(Entries from a dataset)
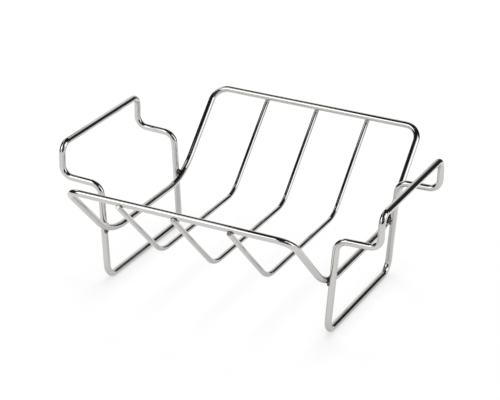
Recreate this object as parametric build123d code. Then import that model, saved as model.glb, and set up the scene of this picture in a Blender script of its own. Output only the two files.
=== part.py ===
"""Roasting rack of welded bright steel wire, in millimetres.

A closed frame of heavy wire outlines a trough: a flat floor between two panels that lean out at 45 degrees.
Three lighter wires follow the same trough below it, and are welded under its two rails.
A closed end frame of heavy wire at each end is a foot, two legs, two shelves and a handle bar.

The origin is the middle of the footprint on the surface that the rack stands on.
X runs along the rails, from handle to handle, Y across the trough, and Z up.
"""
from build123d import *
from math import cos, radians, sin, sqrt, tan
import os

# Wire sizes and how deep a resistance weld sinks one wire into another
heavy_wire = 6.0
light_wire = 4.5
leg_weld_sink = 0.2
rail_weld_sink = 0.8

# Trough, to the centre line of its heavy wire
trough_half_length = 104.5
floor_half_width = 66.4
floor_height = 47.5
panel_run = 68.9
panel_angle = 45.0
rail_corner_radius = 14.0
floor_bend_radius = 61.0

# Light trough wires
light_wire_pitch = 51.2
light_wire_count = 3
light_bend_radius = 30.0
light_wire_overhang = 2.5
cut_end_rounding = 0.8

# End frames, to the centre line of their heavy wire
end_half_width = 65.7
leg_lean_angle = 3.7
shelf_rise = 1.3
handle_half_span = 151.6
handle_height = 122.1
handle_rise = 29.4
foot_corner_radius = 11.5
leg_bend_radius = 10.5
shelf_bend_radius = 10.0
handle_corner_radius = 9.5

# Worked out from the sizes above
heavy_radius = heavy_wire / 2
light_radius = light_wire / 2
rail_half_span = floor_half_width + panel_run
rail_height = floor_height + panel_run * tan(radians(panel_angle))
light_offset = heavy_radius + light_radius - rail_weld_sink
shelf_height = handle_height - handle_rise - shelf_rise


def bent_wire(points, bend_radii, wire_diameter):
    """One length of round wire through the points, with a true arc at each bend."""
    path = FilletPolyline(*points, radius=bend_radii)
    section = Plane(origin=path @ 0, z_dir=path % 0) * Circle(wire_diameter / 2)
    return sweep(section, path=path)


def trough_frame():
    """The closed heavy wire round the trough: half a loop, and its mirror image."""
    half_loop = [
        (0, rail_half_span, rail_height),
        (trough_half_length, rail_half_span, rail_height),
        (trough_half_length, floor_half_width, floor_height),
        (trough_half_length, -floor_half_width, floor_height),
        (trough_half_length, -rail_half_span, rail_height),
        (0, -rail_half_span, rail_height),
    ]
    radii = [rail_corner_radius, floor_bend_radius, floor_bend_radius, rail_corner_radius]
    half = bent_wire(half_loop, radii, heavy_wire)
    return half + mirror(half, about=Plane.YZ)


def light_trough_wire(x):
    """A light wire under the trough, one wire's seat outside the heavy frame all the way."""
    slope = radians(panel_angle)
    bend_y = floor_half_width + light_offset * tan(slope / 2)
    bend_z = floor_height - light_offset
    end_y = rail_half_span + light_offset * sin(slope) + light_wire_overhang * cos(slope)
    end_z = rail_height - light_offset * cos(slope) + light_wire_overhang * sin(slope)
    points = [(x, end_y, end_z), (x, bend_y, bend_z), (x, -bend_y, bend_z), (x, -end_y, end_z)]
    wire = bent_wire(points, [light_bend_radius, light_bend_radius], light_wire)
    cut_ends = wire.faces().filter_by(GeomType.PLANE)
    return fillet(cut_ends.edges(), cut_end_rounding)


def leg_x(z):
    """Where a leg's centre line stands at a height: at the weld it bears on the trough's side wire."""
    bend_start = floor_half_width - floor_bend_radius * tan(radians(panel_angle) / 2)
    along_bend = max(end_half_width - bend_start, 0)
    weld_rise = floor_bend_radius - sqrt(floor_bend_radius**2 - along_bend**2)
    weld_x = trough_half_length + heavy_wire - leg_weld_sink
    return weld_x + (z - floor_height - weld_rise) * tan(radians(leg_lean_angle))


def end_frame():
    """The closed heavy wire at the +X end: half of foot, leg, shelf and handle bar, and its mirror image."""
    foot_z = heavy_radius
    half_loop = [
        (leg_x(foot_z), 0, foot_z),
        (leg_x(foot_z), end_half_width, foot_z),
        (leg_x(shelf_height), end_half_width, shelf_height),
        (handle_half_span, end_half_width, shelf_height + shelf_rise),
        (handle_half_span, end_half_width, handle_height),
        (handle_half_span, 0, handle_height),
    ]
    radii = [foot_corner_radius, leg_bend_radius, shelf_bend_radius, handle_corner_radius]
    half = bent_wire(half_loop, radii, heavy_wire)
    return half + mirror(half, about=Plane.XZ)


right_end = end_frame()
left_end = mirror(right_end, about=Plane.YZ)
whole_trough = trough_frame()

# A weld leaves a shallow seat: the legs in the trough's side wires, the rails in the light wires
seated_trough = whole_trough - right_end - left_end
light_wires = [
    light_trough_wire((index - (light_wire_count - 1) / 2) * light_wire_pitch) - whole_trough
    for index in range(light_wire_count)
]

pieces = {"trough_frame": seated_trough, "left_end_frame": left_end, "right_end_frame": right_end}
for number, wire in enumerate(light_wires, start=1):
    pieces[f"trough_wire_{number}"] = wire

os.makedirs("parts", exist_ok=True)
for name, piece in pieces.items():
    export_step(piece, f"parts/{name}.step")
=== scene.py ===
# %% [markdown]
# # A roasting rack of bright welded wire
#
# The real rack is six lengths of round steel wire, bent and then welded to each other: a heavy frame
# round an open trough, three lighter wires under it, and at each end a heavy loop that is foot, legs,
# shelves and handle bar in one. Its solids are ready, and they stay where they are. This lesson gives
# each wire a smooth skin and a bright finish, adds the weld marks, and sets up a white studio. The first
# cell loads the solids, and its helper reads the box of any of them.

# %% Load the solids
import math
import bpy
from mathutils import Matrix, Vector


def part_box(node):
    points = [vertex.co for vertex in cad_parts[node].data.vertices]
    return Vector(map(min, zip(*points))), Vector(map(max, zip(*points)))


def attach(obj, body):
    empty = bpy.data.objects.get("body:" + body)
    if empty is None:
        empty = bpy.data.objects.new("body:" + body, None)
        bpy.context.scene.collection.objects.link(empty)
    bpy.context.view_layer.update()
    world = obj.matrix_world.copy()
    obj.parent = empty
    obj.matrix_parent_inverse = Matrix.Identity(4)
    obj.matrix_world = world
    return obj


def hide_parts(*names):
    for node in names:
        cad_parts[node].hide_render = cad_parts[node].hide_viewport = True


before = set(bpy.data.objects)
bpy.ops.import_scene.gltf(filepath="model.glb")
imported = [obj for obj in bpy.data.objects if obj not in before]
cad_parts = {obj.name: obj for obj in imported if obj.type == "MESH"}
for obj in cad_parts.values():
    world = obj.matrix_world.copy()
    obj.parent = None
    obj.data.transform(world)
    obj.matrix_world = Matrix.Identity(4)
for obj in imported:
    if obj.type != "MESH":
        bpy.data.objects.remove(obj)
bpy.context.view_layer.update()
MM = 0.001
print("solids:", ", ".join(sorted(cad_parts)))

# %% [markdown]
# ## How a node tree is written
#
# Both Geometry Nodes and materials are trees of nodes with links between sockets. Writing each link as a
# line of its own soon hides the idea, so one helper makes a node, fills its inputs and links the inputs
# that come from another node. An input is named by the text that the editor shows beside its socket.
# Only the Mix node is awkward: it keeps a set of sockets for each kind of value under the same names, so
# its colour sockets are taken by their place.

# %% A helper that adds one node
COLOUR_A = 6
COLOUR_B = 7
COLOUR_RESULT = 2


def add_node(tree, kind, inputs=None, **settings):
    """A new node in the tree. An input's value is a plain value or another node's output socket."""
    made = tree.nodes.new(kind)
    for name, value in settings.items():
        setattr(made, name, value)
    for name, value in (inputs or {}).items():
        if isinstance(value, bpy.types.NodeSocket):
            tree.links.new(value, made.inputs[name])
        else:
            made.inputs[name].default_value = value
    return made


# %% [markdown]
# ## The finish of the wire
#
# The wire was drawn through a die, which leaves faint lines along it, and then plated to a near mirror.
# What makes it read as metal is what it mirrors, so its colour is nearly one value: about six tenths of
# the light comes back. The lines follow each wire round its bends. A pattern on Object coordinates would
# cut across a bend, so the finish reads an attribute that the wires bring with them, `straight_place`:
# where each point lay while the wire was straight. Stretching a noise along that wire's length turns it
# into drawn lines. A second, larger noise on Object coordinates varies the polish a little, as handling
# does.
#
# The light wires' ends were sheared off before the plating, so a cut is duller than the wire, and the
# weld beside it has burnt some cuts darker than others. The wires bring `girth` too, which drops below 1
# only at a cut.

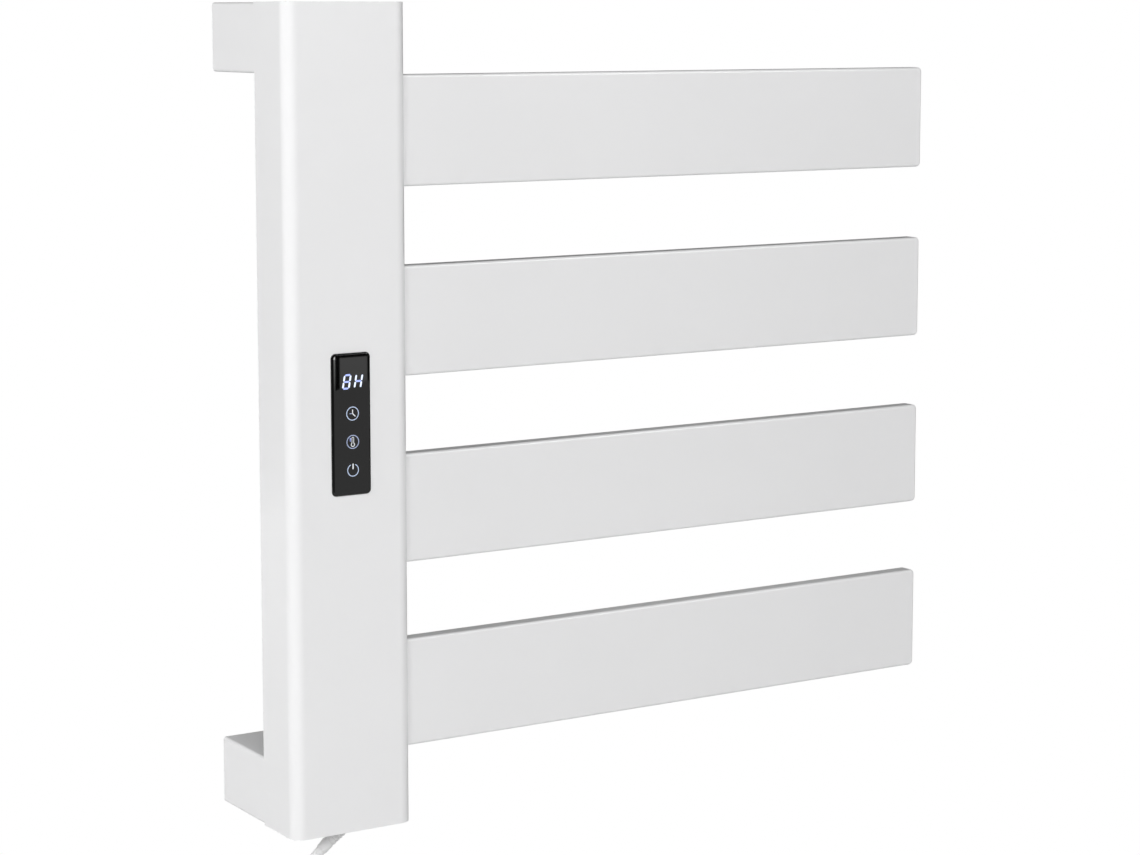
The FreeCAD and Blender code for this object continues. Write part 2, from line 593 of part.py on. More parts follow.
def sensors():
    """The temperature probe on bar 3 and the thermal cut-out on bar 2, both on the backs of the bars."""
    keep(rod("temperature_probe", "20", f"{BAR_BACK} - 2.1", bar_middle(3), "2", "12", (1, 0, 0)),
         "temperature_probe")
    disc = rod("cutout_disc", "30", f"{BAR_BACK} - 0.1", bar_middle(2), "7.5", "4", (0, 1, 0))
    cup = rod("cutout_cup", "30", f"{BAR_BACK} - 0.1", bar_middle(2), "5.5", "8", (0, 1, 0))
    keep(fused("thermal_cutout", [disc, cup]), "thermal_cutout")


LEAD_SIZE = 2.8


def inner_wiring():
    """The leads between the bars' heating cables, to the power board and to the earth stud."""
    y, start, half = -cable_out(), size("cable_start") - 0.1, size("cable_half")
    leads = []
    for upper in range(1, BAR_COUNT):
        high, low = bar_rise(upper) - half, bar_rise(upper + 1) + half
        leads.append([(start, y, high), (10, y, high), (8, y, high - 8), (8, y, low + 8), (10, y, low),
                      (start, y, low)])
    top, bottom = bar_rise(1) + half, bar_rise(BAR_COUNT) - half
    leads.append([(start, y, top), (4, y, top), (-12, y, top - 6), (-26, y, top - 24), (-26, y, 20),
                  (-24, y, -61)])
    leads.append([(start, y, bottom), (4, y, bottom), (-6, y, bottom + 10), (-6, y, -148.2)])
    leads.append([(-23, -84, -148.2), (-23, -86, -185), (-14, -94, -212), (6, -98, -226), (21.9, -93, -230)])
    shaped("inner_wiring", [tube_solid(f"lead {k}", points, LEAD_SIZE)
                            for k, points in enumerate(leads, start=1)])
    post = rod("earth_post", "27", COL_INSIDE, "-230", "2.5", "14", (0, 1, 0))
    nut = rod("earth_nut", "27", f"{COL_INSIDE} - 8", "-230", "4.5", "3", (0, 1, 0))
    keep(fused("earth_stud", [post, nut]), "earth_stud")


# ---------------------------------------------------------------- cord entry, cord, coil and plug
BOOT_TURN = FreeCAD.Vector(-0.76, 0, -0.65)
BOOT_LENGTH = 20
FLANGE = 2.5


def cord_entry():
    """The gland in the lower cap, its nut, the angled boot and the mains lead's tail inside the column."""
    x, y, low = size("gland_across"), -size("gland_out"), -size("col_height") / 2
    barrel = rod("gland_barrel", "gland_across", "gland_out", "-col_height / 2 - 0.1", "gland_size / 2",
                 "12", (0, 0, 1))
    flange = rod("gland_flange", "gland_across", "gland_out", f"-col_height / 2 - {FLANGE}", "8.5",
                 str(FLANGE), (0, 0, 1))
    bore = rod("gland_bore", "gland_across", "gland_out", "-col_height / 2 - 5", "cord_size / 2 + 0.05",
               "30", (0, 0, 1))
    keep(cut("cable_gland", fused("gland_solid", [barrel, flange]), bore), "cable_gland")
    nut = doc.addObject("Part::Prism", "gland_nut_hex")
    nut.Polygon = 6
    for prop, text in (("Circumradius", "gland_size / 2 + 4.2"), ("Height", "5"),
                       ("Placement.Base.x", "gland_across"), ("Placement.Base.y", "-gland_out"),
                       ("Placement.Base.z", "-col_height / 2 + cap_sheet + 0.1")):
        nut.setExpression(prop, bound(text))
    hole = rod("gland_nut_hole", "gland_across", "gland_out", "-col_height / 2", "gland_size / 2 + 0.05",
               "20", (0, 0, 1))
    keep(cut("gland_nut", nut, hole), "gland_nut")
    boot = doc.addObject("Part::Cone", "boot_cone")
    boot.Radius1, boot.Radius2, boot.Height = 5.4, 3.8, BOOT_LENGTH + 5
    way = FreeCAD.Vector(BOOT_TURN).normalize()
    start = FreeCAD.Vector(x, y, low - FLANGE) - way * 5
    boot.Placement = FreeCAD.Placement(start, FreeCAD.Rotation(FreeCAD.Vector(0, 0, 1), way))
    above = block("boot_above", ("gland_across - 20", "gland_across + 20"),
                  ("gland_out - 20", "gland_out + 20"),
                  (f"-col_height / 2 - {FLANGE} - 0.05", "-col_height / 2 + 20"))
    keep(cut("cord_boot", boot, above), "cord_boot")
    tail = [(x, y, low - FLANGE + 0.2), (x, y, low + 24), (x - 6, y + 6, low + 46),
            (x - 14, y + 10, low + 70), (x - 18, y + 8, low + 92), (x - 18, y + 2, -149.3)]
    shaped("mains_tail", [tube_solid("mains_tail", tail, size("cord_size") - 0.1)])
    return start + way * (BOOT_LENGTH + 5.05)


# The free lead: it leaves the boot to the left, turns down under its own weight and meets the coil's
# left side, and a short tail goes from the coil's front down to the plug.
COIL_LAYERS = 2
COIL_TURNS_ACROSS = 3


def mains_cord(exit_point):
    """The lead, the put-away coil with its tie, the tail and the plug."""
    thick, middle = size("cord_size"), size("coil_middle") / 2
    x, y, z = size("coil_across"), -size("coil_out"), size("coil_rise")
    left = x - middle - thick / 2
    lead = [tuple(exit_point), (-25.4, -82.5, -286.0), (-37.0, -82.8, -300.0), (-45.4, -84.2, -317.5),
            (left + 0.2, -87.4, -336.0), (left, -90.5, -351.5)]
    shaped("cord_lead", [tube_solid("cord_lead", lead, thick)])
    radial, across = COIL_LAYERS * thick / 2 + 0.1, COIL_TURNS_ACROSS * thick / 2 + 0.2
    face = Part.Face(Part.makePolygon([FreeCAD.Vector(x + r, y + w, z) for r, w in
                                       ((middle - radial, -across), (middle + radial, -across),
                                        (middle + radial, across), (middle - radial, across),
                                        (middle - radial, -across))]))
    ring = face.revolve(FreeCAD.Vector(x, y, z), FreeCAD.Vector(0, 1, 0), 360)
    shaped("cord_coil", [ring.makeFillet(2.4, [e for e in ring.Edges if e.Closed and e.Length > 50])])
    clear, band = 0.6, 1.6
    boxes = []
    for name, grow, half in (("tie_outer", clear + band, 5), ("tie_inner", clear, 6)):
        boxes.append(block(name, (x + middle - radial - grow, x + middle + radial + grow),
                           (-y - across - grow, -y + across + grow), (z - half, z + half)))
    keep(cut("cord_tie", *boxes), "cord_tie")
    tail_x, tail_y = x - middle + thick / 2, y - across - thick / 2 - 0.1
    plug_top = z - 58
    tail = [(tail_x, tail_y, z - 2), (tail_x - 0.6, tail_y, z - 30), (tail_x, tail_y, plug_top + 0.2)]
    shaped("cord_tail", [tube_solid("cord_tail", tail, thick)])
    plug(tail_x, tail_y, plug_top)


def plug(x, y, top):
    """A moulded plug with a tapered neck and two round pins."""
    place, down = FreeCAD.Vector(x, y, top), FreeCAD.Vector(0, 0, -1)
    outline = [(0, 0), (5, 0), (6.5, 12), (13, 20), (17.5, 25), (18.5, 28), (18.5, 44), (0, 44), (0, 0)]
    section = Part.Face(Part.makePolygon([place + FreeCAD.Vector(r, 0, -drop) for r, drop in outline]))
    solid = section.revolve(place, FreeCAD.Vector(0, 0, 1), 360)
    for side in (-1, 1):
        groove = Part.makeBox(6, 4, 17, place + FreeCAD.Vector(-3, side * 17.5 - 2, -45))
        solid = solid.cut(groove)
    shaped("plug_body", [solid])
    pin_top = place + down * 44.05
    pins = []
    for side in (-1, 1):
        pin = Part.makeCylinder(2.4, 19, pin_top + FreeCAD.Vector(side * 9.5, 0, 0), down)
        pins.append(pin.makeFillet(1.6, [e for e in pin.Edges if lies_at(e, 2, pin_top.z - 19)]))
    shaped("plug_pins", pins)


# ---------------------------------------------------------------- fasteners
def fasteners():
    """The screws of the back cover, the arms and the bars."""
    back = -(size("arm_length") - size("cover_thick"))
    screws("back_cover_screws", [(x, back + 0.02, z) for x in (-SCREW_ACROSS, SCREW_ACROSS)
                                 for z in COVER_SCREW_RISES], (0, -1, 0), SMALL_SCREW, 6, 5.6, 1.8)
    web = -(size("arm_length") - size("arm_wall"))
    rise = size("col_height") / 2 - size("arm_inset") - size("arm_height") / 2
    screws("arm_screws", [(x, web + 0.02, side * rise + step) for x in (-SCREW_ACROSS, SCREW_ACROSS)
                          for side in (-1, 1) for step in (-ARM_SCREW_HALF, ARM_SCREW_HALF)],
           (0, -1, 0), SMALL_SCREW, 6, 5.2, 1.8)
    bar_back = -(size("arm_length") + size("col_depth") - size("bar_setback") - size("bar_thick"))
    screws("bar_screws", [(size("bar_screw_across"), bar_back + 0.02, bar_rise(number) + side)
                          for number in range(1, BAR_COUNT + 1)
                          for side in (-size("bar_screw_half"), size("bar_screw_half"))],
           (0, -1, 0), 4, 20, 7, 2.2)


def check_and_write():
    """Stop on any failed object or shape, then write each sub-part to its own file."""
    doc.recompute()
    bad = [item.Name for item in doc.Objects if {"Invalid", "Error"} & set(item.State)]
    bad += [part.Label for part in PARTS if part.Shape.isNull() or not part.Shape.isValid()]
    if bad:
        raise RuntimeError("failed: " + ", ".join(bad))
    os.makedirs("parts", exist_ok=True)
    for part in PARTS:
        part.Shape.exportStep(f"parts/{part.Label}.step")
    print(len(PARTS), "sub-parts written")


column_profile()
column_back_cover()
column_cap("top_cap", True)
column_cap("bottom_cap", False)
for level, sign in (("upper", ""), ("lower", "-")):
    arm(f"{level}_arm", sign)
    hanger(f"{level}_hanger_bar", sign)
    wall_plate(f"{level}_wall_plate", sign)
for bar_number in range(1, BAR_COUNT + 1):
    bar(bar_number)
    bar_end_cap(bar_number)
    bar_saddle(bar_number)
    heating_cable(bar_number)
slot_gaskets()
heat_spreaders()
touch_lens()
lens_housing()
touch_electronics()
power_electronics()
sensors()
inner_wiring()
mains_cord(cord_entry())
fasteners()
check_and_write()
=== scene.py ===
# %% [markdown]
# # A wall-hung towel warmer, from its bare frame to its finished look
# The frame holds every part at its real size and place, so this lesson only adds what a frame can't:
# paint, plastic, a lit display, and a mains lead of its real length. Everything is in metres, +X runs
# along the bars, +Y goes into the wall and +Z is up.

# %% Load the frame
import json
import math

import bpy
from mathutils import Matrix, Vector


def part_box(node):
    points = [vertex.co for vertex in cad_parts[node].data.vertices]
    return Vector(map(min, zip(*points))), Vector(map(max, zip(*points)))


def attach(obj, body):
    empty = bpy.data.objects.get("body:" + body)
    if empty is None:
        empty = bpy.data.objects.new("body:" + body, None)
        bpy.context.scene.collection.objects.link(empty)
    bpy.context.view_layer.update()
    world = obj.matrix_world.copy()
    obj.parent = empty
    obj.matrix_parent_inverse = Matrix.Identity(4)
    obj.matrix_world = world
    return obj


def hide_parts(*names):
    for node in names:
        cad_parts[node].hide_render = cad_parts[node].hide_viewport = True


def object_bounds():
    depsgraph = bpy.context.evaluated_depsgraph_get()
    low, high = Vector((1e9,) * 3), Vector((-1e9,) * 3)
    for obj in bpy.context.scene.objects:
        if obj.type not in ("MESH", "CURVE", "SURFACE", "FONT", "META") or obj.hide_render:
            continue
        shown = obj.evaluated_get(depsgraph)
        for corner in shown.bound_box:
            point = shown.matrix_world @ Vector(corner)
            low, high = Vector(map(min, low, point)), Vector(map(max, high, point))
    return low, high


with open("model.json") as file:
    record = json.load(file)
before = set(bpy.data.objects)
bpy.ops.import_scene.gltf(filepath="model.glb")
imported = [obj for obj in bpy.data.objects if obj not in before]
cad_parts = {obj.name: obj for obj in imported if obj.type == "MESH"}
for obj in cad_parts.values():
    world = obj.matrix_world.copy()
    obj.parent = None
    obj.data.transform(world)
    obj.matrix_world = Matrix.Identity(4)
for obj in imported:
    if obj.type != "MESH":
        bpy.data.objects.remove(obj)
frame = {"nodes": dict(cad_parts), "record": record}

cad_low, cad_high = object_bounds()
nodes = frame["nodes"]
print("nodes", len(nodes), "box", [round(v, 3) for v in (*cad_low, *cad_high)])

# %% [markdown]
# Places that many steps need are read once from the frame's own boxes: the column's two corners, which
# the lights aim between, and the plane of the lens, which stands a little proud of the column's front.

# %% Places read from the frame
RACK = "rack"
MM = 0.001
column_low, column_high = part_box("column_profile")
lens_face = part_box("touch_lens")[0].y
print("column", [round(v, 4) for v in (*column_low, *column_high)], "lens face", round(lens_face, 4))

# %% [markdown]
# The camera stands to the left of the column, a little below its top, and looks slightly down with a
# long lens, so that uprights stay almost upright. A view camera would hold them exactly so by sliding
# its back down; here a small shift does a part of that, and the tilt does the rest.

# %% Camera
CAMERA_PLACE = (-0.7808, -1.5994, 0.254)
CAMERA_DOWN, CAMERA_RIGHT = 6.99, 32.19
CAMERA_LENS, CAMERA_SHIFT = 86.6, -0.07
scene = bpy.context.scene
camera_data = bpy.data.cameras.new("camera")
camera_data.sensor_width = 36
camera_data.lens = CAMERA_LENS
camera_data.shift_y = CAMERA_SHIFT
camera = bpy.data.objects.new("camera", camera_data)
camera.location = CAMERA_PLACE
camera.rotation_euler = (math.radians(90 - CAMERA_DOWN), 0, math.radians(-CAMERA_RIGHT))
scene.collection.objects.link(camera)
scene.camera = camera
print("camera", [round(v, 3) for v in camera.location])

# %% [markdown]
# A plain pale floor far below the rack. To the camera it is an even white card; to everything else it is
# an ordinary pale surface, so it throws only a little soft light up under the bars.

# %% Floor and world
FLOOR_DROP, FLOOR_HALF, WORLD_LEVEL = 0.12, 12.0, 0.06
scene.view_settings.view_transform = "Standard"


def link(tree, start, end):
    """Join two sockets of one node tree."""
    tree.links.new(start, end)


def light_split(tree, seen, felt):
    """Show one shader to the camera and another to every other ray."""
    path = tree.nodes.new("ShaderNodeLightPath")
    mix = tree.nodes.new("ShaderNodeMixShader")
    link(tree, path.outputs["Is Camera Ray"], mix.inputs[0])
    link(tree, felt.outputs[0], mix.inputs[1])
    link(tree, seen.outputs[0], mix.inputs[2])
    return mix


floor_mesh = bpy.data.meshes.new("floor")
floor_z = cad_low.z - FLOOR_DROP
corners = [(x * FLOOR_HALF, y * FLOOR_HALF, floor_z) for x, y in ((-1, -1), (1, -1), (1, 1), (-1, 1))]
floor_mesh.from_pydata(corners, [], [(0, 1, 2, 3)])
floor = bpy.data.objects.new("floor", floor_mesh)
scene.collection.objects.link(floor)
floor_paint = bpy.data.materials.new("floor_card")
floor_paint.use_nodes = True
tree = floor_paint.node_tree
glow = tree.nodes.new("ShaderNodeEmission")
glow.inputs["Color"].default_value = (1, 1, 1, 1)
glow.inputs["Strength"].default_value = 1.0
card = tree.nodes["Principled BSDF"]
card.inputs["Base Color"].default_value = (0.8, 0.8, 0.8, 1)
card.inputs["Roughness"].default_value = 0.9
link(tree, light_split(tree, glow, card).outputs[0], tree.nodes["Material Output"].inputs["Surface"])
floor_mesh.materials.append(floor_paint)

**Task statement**
Reprint the data above from the opening line to the line holding "cut_end_rounding = 0.8", inclusive, and nothing else.

**Task solution**
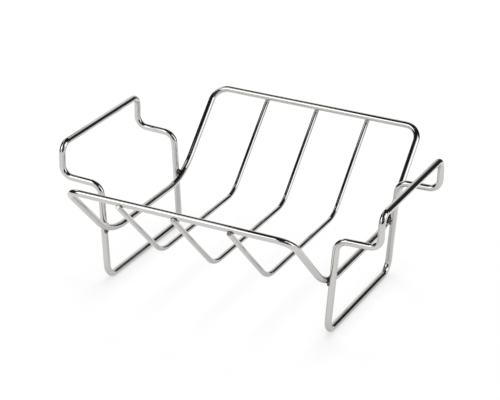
Recreate this object as parametric build123d code. Then import that model, saved as model.glb, and set up the scene of this picture in a Blender script of its own. Output only the two files.
=== part.py ===
"""Roasting rack of welded bright steel wire, in millimetres.

A closed frame of heavy wire outlines a trough: a flat floor between two panels that lean out at 45 degrees.
Three lighter wires follow the same trough below it, and are welded under its two rails.
A closed end frame of heavy wire at each end is a foot, two legs, two shelves and a handle bar.

The origin is the middle of the footprint on the surface that the rack stands on.
X runs along the rails, from handle to handle, Y across the trough, and Z up.
"""
from build123d import *
from math import cos, radians, sin, sqrt, tan
import os

# Wire sizes and how deep a resistance weld sinks one wire into another
heavy_wire = 6.0
light_wire = 4.5
leg_weld_sink = 0.2
rail_weld_sink = 0.8

# Trough, to the centre line of its heavy wire
trough_half_length = 104.5
floor_half_width = 66.4
floor_height = 47.5
panel_run = 68.9
panel_angle = 45.0
rail_corner_radius = 14.0
floor_bend_radius = 61.0

# Light trough wires
light_wire_pitch = 51.2
light_wire_count = 3
light_bend_radius = 30.0
light_wire_overhang = 2.5
cut_end_rounding = 0.8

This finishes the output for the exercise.